“放开我,你们放开我……”看着昏迷中仍惊恐不安的儿子,任国平恨的牙关直咬,想起刚刚儿子好友的描述,和警局审问的结果,他恨不得把背后人揪出来,找人轮她个十遍八遍,到底有多大的仇能办出这种事来?这人也太过阴狠了,子俊年纪轻轻哪会结这么大的仇?难不成,这是冲着自己来的?
“诗函姐?”任子悦看着痛苦的弟弟,心中越发惶恐,会不会是?不会的,自己都已经订婚并离开霍氏了,她怎么会不依不饶的找子俊麻烦?两人哪来那么大的仇怨?
想是这么想,可心里隐隐有个声音不住的提醒:万一真是呢,子俊所受到的苦,万一真的是因为自己的一时放纵呢?
见屋内没有外人,她彷徨的对父亲道:“爸,那个女人会不会是罗诗函?”
任国平豁然转头,眼里一片猩红:“你和霍齐宣还有联系?”
任子悦慌忙摇头:“没有,我们没有再联系了,我是想咱们认识的人里就她叫诗函,而且听说她头些日子还受伤了,那伤……”
不用再说,任国平也明白女儿是什么意思,罗诗函的事已经在上流社会传开了,那伤的来路可是好说不好听,想到这他神色一凛,迈步走出了病房。
……
“子悦怎么说的?找到子俊了吗?他没事吧?”每天这时候都睡下了,可今天的盼盼哪有心情睡觉啊?即使和任家的关系不如从前,对这个性子倔强却关心自己的侄子,她还是很有好感的,也不知道这孩子惹着谁了,怎么还碰到这事了?

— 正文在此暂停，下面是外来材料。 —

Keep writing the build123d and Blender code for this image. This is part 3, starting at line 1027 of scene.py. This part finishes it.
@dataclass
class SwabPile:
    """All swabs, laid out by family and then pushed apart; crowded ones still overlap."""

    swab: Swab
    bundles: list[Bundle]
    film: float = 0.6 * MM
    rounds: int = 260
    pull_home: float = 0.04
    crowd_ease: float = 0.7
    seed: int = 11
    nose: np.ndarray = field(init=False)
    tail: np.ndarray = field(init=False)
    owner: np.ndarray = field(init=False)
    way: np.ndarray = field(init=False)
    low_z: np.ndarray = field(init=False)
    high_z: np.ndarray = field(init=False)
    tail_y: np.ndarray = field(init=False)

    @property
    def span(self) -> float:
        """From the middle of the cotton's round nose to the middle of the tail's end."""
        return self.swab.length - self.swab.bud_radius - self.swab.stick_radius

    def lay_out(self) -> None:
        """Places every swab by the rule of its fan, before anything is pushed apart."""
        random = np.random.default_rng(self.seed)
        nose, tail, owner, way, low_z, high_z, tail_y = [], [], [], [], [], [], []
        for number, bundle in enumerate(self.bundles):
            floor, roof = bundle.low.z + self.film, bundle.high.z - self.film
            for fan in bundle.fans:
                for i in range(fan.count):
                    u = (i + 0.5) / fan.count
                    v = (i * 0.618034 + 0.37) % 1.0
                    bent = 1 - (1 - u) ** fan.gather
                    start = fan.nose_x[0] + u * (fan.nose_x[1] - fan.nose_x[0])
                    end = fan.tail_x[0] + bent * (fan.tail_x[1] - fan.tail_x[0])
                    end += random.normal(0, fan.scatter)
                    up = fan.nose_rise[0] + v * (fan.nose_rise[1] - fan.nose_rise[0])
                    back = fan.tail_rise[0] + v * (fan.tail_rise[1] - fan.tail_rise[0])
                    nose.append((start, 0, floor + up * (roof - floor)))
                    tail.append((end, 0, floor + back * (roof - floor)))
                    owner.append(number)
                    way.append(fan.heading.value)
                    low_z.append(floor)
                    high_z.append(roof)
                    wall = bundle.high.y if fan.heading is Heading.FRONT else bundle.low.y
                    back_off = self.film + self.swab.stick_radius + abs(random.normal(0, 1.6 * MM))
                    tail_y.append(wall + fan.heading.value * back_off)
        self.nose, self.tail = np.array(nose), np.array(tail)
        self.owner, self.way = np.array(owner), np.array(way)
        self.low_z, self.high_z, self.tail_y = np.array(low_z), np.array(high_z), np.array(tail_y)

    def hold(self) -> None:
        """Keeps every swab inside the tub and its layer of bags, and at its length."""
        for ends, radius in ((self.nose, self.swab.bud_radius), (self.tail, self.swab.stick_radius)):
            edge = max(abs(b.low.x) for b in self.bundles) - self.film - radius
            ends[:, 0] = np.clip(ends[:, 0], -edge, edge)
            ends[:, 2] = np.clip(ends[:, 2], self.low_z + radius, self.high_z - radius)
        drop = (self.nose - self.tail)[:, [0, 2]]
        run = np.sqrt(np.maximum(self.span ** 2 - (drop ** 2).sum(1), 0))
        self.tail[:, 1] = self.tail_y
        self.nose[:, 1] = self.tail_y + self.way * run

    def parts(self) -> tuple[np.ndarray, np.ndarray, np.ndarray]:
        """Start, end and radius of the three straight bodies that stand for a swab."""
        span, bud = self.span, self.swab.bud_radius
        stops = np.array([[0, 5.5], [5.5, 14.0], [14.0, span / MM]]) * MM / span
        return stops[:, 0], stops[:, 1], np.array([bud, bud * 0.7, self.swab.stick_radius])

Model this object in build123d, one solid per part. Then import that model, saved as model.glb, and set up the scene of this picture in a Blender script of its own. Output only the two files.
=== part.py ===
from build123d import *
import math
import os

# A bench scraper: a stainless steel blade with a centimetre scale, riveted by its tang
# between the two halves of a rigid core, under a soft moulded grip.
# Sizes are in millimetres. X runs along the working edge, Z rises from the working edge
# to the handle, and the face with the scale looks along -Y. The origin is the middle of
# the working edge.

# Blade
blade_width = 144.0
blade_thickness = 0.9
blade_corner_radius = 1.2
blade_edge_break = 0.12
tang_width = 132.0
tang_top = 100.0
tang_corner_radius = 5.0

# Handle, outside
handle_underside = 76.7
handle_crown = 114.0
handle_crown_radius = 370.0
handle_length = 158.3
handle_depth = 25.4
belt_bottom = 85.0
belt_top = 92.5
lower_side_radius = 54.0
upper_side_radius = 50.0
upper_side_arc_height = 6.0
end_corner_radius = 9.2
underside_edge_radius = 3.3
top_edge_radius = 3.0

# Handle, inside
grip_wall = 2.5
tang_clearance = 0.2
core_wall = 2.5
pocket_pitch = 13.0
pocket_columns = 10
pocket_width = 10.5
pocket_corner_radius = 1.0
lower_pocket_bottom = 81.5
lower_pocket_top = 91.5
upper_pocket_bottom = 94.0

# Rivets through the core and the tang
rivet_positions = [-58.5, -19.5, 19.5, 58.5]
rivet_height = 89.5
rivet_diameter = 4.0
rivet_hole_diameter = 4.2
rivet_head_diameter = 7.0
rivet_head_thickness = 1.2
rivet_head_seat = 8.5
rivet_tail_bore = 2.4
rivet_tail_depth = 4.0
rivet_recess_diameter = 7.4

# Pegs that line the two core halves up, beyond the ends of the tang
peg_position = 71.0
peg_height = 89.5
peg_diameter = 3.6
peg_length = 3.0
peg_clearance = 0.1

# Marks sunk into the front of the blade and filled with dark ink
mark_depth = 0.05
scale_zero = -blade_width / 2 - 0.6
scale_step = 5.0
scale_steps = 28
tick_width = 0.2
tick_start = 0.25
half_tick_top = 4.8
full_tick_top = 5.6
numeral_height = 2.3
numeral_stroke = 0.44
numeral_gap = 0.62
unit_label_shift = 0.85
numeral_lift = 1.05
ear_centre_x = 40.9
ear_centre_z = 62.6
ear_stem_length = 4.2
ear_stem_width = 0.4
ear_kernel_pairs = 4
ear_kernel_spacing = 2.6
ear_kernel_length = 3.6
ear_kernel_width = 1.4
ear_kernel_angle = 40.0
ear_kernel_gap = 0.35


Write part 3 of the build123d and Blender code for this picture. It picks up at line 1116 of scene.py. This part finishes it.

“找到了,现在送医院了,说肋骨折了一根,好在没有太重的伤。”知道盼盼担心,墨陶然也出去找了些关系,只不过晚了一步,拿着手机没等到现场呢,人已经找着了。
“这事闹的,到底说没说为啥啊??劫匪抢钱?还是得罪啥人了?”因为女儿的关系,任海鹏对素未谋面的任子俊印象并不太好,可老爷子不喜欢一个人,只想离他远点,并不等于想看那孩子受伤。
想起自己打听的情况,墨陶然看了眼盼盼,掩饰的道:“具体什么情况还要等警方进一步了解,现在人没事就好,反正任家权势不小,总是不会让儿子这委屈白受的。”
瞅瞅时间确实不早了,他站起身准备告辞:“大爷,都这么晚了,你和盼盼早点休息吧,我先走了,明天我早点过来,带你们去医院看看子俊。”
“哦,那你回家小心点,太暗的地方别走。”盼盼望着男友小脸上满是担心,每天陶然晚上回家也没觉得哪不对,可今天子俊这事闹的,刚刚陶然出去她就开始着急,结果手机被拿走了,想联系也联系不上,总算是见他平安回来了,现在又要出去?
有任子俊这个先例在,任海鹏也觉得不安,明知道两家之间没有十分钟的路程,可时间都这么晚了,那停车场还发空,真有人起了坏心,陶然岂不是防不胜防?这么一想,他忍不住出声道:“陶然,左右明天你也要起早来,要不今天就别回去了,在这兑付一宿吧。”
强压住想要上翘的嘴角,墨陶然以征求的目光看向盼盼。
盼盼本来不好意思留人,现在一听父亲这话,忙不住的点头道:“对啊,都这么晚了你就别回去了,那屋床被都是现成的,家里洗漱用具也什么都有,今晚就在这住吧。”外面实在是太不安全了。
“那行,这时间回去也该睡觉了,睁眼还得过来,我就不走了。”心里告诉自己别激动别激动,等进了卫生间,他还是忍不住露出大大的笑容。
作为一个有恩必报的好人,墨陶然决定,明儿个给任子俊多买点礼品,顺便让人通通话,和关着的几人多谈谈心,大侄子舍己为人,他这当姑父的一定要有所表示才行。
当晚,把自己洗刷干净,穿着老丈人没上身的睡衣,墨男神坐在床上拉着女友的小手,温和体贴的道:“子俊没事了,你也不用担心了,早点去睡吧。”
“嗯,知道他找到了我也就放心了,你也早点睡,明天还有事呢。”盼盼听话的起身想走,却发现自己的手还在人家手里攥着呢,她拽了拽手,没拽动,默默地抬头问,你这是让走还是不让走?
墨陶然无辜回望,暗地里死不撒手。
看到他这样子,盼盼不知道怎么的,想起父亲赖酒了,平日里她爸特有父亲样,只有想喝酒才会像孩子似的一脸无辜像,弄得她好气好笑,却忍不住回回纵容。